Quando vi o filme “Instinto”, de Jon Turteltaub, protagonizado por Anthony Hopkins e Cuba Gooding Junior, entendi as razões que levaram o antropólogo Ethan Powel, na trama, a matar os assassinos da sua família de gorilas. Nas profundezas da selva africana, o cientista do mundo civilizado aproxima – se daqueles animais, com o objectivo de estudá -los . E percebe, juntando – se a eles, respeitosamente, partilhando com eles os dias e as noites, uma profundíssima dimensão, não -humana, mas muito para lá do humano. E são eles que o aceitam, por fim, tornando-o, a ele,  o homem,  parte integrante do seu mundo.
Ora, quando o homem dá conta, que os seus irmãos gorilas estão a ser, impiedosa e gratuitamente caçados, abate os caçadores.  Claro que no mundo civilizado,  ninguém o entende e encerram – no numa prisão/manicómio.  Claro que só podia ser criminoso e louco um homem que mata os seus semelhantes para vingar gorilas! E é por isso que ele nem sequer fala: de que adianta? Ninguém iria compreender que aquele cientista super-civilizado, com mulher e filha, pudesse ter – se redescoberto,  a si e aos seus próximos, na longínqua selva africana! Porque o mundo civilizado não entende que, bem no fundo,  na base do nosso cérebro,  capaz de grandes feitos, há uma componente instintiva, forte, verdadeira,  sã, um núcleo poderoso, esmagado por imperativos éticos,  normas sociais, regulamentos, ou seja, o controlo, e que essa parte de nós irrompe quotidianamente, em todos e em cada um, em maior ou menor grau.
São necessárias as regras, não é verdade? Sem elas, a sociedade não funciona,  não é verdade?

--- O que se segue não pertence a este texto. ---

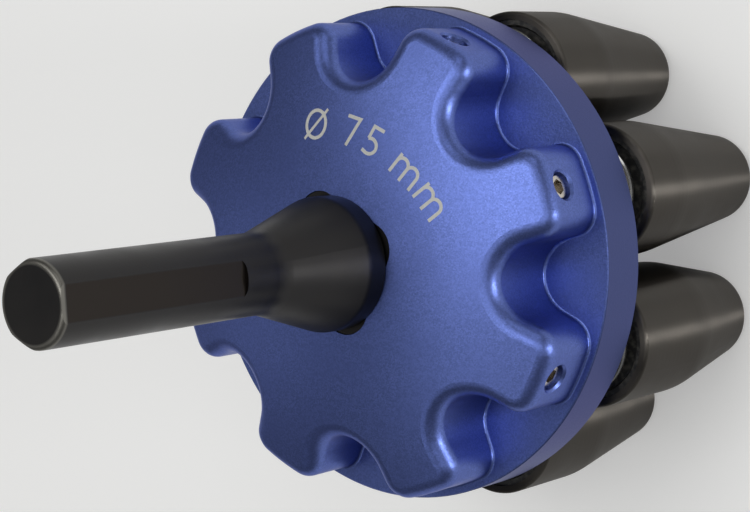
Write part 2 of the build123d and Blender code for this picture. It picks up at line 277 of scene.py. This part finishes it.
def size_mark():
    """All signs laid on the domed face along the arc, as one mesh."""
    laid = bmesh.new()
    for angle, width, strokes in placed_signs():
        outward = Vector((cos(radians(angle)), sin(radians(angle))))
        onward = Vector((outward.y, -outward.x))
        sign = bmesh.new()
        sign.from_mesh(united([stroke_mesh(*stroke) for stroke in strokes]))
        for vertex in sign.verts:
            from_centre = mark_baseline_r + vertex.co.y
            along_arc = vertex.co.x - width / 2
            flat = mark_centre + outward * from_centre + onward * along_arc
            # The upper side of a stroke is at height 1 and its underside at 0.
            lift = mark_proud if vertex.co.z > 0.5 else -mark_sunk
            vertex.co = Vector((flat.x, flat.y, dome_height(flat) + lift)) * mm
        data = bpy.data.meshes.new("sign")
        sign.to_mesh(data)
        sign.free()
        laid.from_mesh(data)
    mesh = bpy.data.meshes.new("size_mark")
    laid.to_mesh(mesh)
    laid.free()
    mark = bpy.data.objects.new("size_mark", mesh)
    bpy.context.scene.collection.objects.link(mark)
    return mark


def laser_marked_oxide():
    """Laser-bleached anodising: matt, pale warm grey, with the beads' dimples still in it."""
    material, tree, shader, place = new_surface("laser_marked_oxide", Metallic=0.0, Roughness=0.6)
    speck = 0.24 * mm
    specks = add_node(tree, "ShaderNodeTexNoise", {"Vector": place, "Scale": 1 / speck, "Detail": 2.0})
    tint = add_node(
        tree, "ShaderNodeMix",
        {0: specks.outputs["Fac"], 6: linear("#b2b2ac"), 7: linear("#d0d0ca")}, data_type="RGBA",
    )
    tree.links.new(tint.outputs[2], shader.inputs["Base Color"])
    return material


mark = size_mark()
mark.data.materials.append(laser_marked_oxide())
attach(mark, "tool_body")


# Drive shank: one steel turning with three milled flats, blacked in a hot
# oxide bath. The bath leaves a satin black skin with a faint brown cast on the
# milled flats.
shank_r = 5.75 * mm
shank_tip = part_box("drive_shank")[1][2]
tip_edge_band = 0.9 * mm


def black_oxide_steel():
    """Steel with a black oxide skin: dark and satin, browner on the milled flats, with a painted highlight
    on the rounded edge of the tip.
    """
    material, tree, shader, place = new_surface("black_oxide_steel", Metallic=1.0)
    blotch = 8 * mm
    blotches = add_node(tree, "ShaderNodeTexNoise", {"Vector": place, "Scale": 1 / blotch, "Detail": 4.0})
    skin = add_node(
        tree, "ShaderNodeMix",
        {0: blotches.outputs["Fac"], 6: linear("#323234"), 7: linear("#3e3c3a")}, data_type="RGBA",
    )
    # The flats lie nearer the axis than the round of the shank, and so does the stud
    # behind. The end face does too, and is told from them by its height.
    reach = distance_from_axis(tree, place)
    height = add_node(tree, "ShaderNodeSeparateXYZ", {"Vector": place}).outputs["Z"]
    round_ends = shank_r - 0.02 * mm
    flat_starts = shank_r - 0.08 * mm
    on_flat = add_node(
        tree, "ShaderNodeMapRange", {"Value": reach, "From Min": round_ends, "From Max": flat_starts},
    )
    below_tip = add_node(
        tree, "ShaderNodeMath", {0: height, 1: shank_tip - tip_edge_band}, operation="LESS_THAN",
    )
    on_side = add_node(
        tree, "ShaderNodeMath", {0: on_flat.outputs["Result"], 1: below_tip.outputs["Value"]},
        operation="MULTIPLY",
    )
    tint = add_node(
        tree, "ShaderNodeMix",
        {0: on_side.outputs["Value"], 6: skin.outputs[2], 7: linear("#34302d")}, data_type="RGBA",
    )
    # Painted highlight: the rounded edge of the tip is coloured a paler grey for the light its chamfer
    # catches.
    highlight_full_below_tip = 0.5 * mm
    highlight_full_inside_round = 0.6 * mm
    highlight_above = add_node(
        tree, "ShaderNodeMapRange",
        {"Value": height, "From Min": shank_tip - tip_edge_band, "From Max": shank_tip - highlight_full_below_tip},
    )
    highlight_outside = add_node(
        tree, "ShaderNodeMapRange",
        {"Value": reach, "From Min": shank_r - tip_edge_band, "From Max": shank_r - highlight_full_inside_round},
    )
    tip_highlight = add_node(
        tree, "ShaderNodeMath", {0: highlight_above.outputs["Result"], 1: highlight_outside.outputs["Result"]},
        operation="MULTIPLY",
    )
    highlighted = add_node(
        tree, "ShaderNodeMix",
        {0: tip_highlight.outputs["Value"], 6: tint.outputs[2], 7: linear("#77756f")}, data_type="RGBA",
    )
    tree.links.new(highlighted.outputs[2], shader.inputs["Base Color"])
    rubbed = add_node(
        tree, "ShaderNodeMapRange",
        {"Value": blotches.outputs["Fac"], "From Min": 0.3, "From Max": 0.7, "To Min": 0.33, "To Max": 0.45},
    )
    tree.links.new(rubbed.outputs["Result"], shader.inputs["Roughness"])
    grain_size = 0.4 * mm
    grain_depth = 0.05 * mm
    grain = add_node(tree, "ShaderNodeTexNoise", {"Vector": place, "Scale": 1 / grain_size, "Detail": 2.0})
    bump = add_node(
        tree, "ShaderNodeBump", {"Height": grain.outputs["Fac"], "Strength": 0.15, "Distance": grain_depth},
    )
    tree.links.new(bump.outputs["Normal"], shader.inputs["Normal"])
    return material


finish_with(black_oxide_steel(), "drive_shank")


# Washer and nut: stamped and cold formed from steel, then zinc plated. They sit
# on the stud in the recess behind, and pull the foot of the shank into its pocket.


def zinc_plated_steel():
    """Bright zinc on steel: pale, slightly blue, a little cloudy."""
    material, tree, shader, place = new_surface("zinc_plated_steel", Metallic=1.0, Roughness=0.32)
    cloud = 2 * mm
    clouds = add_node(tree, "ShaderNodeTexNoise", {"Vector": place, "Scale": 1 / cloud, "Detail": 4.0})
    tint = add_node(
        tree, "ShaderNodeMix",
        {0: clouds.outputs["Fac"], 6: linear("#b9bec4"), 7: linear("#d3d5d6")}, data_type="RGBA",
    )
    tree.links.new(tint.outputs[2], shader.inputs["Base Color"])
    return material


finish_with(zinc_plated_steel(), "stud_washer", "stud_nut")


# Grub screws: M4, stainless steel, cold formed with a hexagon socket. One is
# screwed in through each lobe, on to the flat of its pin.


def bright_stainless_steel():
    """Cold-formed stainless steel: bright and warm grey, finely marked by the tool."""
    material, tree, shader, place = new_surface("bright_stainless_steel", Metallic=1.0, Roughness=0.22)
    tool_mark = 0.5 * mm
    marks = add_node(tree, "ShaderNodeTexNoise", {"Vector": place, "Scale": 1 / tool_mark, "Detail": 3.0})
    tint = add_node(
        tree, "ShaderNodeMix",
        {0: marks.outputs["Fac"], 6: linear("#b5aca0"), 7: linear("#ded9d0")}, data_type="RGBA",
    )
    tree.links.new(tint.outputs[2], shader.inputs["Base Color"])
    return material


finish_with(bright_stainless_steel(), "grub_screws")


# Pins, spacers, clips and bearings: turned, hardened and ground steel, left
# bright. Each pin carries its roller on two ball bearings, with a spacer that
# keeps them off the flange and a clip that holds them on.
roller_count = len([name for name in nodes if name.startswith("roller_")])


def ground_steel():
    """Ground and polished steel: bright, with a fine even haze."""
    material, tree, shader, place = new_surface("ground_steel", Metallic=1.0, Roughness=0.2)
    haze_grain = 0.6 * mm
    haze = add_node(tree, "ShaderNodeTexNoise", {"Vector": place, "Scale": 1 / haze_grain, "Detail": 2.0})
    tint = add_node(
        tree, "ShaderNodeMix",
        {0: haze.outputs["Fac"], 6: linear("#b4b4b4"), 7: linear("#cfcfce")}, data_type="RGBA",
    )
    tree.links.new(tint.outputs[2], shader.inputs["Base Color"])
    return material


steel = ground_steel()
finish_with(steel, "pin_spacers", "pin_clips", "bearing_inner_rings")
for number in range(1, roller_count + 1):
    finish_with(steel, f"axle_pin_{number}", f"bearing_outer_rings_{number}", f"bearing_balls_{number}")


# Dust seals: rings moulded from black rubber. One is pressed into the mouth of
# each roller and keeps grit out of the bearings.


def moulded_rubber():
    """Black rubber, moulded: dull, a little dusty where grease has caught it."""
    material, tree, shader, place = new_surface("moulded_rubber", Roughness=0.5)
    dust_patch = 0.9 * mm
    dust = add_node(tree, "ShaderNodeTexNoise", {"Vector": place, "Scale": 1 / dust_patch, "Detail": 5.0})
    patches = add_node(
        tree, "ShaderNodeMapRange", {"Value": dust.outputs["Fac"], "From Min": 0.45, "From Max": 0.7},
    )
    tint = add_node(
        tree, "ShaderNodeMix",
        {0: patches.outputs["Result"], 6: linear("#141414"), 7: linear("#4a4843")}, data_type="RGBA",
    )
    tree.links.new(tint.outputs[2], shader.inputs["Base Color"])
    return material


rubber = moulded_rubber()
for number in range(1, roller_count + 1):
    finish_with(rubber, f"seal_{number}")


# Rollers: tapered steel sleeves, closed at the tip, fine turned, then blacked and
# oiled. Each spins freely on its bearings and widens the warm pipe as it goes in.


def black_roller_steel():
    """Fine-turned steel, blacked and oiled: the turning marks draw each light out along the roller."""
    material, tree, shader, place = new_surface(
        "black_roller_steel", Metallic=1.0, Anisotropic=1.0, Anisotropic_Rotation=0.25,
    )
    round_axis = add_node(tree, "ShaderNodeTangent", {}, direction_type="RADIAL", axis="Z")
    tree.links.new(round_axis.outputs["Tangent"], shader.inputs["Tangent"])
    film_patch = 7 * mm
    film = add_node(tree, "ShaderNodeTexNoise", {"Vector": place, "Scale": 1 / film_patch, "Detail": 4.0})
    tint = add_node(
        tree, "ShaderNodeMix",
        {0: film.outputs["Fac"], 6: linear("#494642"), 7: linear("#5a5651")}, data_type="RGBA",
    )
    tree.links.new(tint.outputs[2], shader.inputs["Base Color"])
    rubbed = add_node(
        tree, "ShaderNodeMapRange",
        {"Value": film.outputs["Fac"], "From Min": 0.3, "From Max": 0.7, "To Min": 0.35, "To Max": 0.42},
    )
    tree.links.new(rubbed.outputs["Result"], shader.inputs["Roughness"])
    # The turning marks are about 0.1 mm apart, drawn at 1.2 mm so that they show. At a
    # scale of 1 the wave repeats every tau / 20 metres.
    mark_spacing = 1.184 * mm
    mark_depth = 0.03 * mm
    wave_repeat = tau / 20
    marks = add_node(
        tree, "ShaderNodeTexWave", {"Vector": place, "Scale": wave_repeat / mark_spacing, "Distortion": 1.5},
        bands_direction="Z",
    )
    bump = add_node(
        tree, "ShaderNodeBump", {"Height": marks.outputs["Fac"], "Strength": 0.06, "Distance": mark_depth},
    )
    tree.links.new(bump.outputs["Normal"], shader.inputs["Normal"])
    return material


roller_steel = black_roller_steel()
for number in range(1, roller_count + 1):
    finish_with(roller_steel, f"roller_{number}")


# Studio: a pale painted floor, soft boxes overhead and in front, weaker ones at
# the sides, and a low one that draws a line of light along each roller.
floor_half = 1.5
floor_paleness = 0.27
light_target = Vector((0.0, 0.0, 0.05))
room_light = 0.14

floor_mesh = bpy.data.meshes.new("floor")
floor_mesh.from_pydata(
    [(-floor_half, -floor_half, 0), (floor_half, -floor_half, 0), (floor_half, floor_half, 0),
     (-floor_half, floor_half, 0)], [], [(0, 1, 2, 3)],
)
floor = bpy.data.objects.new("floor", floor_mesh)
bpy.context.scene.collection.objects.link(floor)
floor_paint, floor_tree, floor_shader, _ = new_surface(
    "floor_paint", Roughness=0.7, Base_Color=linear("#e2e2e0"), Emission_Color=linear("#ffffff"),
)
# Where the camera or a reflection sees the floor, it is a little paler than its paint.
rays = add_node(floor_tree, "ShaderNodeLightPath", {})
mirrored = add_node(
    floor_tree, "ShaderNodeMath", {0: rays.outputs["Is Glossy Ray"], 1: rays.outputs["Is Transmission Ray"]},
    operation="MAXIMUM",
)
seen = add_node(
    floor_tree, "ShaderNodeMath", {0: rays.outputs["Is Camera Ray"], 1: mirrored.outputs["Value"]},
    operation="MAXIMUM",
)
paleness = add_node(
    floor_tree, "ShaderNodeMath", {0: seen.outputs["Value"], 1: floor_paleness}, operation="MULTIPLY",
)
floor_tree.links.new(paleness.outputs["Value"], floor_shader.inputs["Emission Strength"])
floor_mesh.materials.append(floor_paint)


def soft_box(name, place, size, power):
    """A rectangular area light that looks at the part. Metres and watts."""
    lamp = bpy.data.lights.new(name, "AREA")
    lamp.shape = "RECTANGLE"
    lamp.size, lamp.size_y = size
    lamp.energy = power
    box = bpy.data.objects.new(name, lamp)
    box.location = place
    box.rotation_euler = (light_target - Vector(place)).to_track_quat("-Z", "Y").to_euler()
    bpy.context.scene.collection.objects.link(box)


soft_box("overhead_box", (0.06, 0.22, 0.97), (0.4, 0.4), 1.5)
soft_box("rear_box", (-0.15, 0.5, 0.85), (0.4, 0.5), 0.9)
soft_box("zenith_box", (-0.12, -0.04, 0.99), (0.3, 0.3), 0.6)
soft_box("front_box", (-0.3, -0.4, 0.86), (0.35, 0.35), 0.35)
soft_box("high_box", (0.45, -0.1, 0.88), (0.7, 0.7), 1.9)
soft_box("left_box", (-0.85, 0.1, 0.55), (0.5, 0.5), 0.3)
soft_box("right_box", (0.6, 0.6, 0.55), (0.5, 0.5), 0.9)
soft_box("low_box", (1.41, -0.51, 0.17), (0.3, 0.375), 8.1)

world = bpy.data.worlds.new("studio")
bpy.context.scene.world = world
world.use_nodes = True
background = world.node_tree.nodes["Background"]
background.inputs["Color"].default_value = linear("#ffffff")
background.inputs["Strength"].default_value = room_light


# Camera: at the photograph's place, matched to the outlines of flange, lobes,
# shank and rollers. Lengths in pixels are in the photograph's frame.
photo_size = (750, 512)
focal_px = 2109.7
centre_px = (429.35, 165.15)
camera_place = (0.19141, -0.03386, 0.30175)
camera_right = Vector((0.75666, -0.27526, -0.59304)).normalized()
camera_back = Vector((0.57804, -0.14220, 0.80352)).normalized()
camera_data = bpy.data.cameras.new("camera")
camera_data.sensor_width = 36.0
camera_data.lens = focal_px / photo_size[0] * camera_data.sensor_width
camera_data.shift_x = (photo_size[0] / 2 - centre_px[0]) / photo_size[0]
camera_data.shift_y = (centre_px[1] - photo_size[1] / 2) / photo_size[0]
camera_data.clip_start = 0.01
camera = bpy.data.objects.new("camera", camera_data)
camera_up = camera_back.cross(camera_right)
axes = Matrix((camera_right, camera_up, camera_back)).transposed().to_4x4()
camera.matrix_world = Matrix.Translation(camera_place) @ axes
bpy.context.scene.collection.objects.link(camera)
bpy.context.scene.camera = camera

bpy.context.scene.view_settings.view_transform = "Standard"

Agora, olhem para o fundo do vosso ser e para o estado global do mundo e digam-me se este nosso cérebro racional, capaz de tão grandes feitos,  conseguiu imprimir à natureza, à sociedade,  ao próprio indivíduo singular qualquer espécie de harmonia,  qualquer laivo de superioridade.  Pensem depois na selva, nos gorilas ou nos elefantes, estudem – nos na sua especificidade e na relação com o habitat e diga-me quem é,  afinal, superior.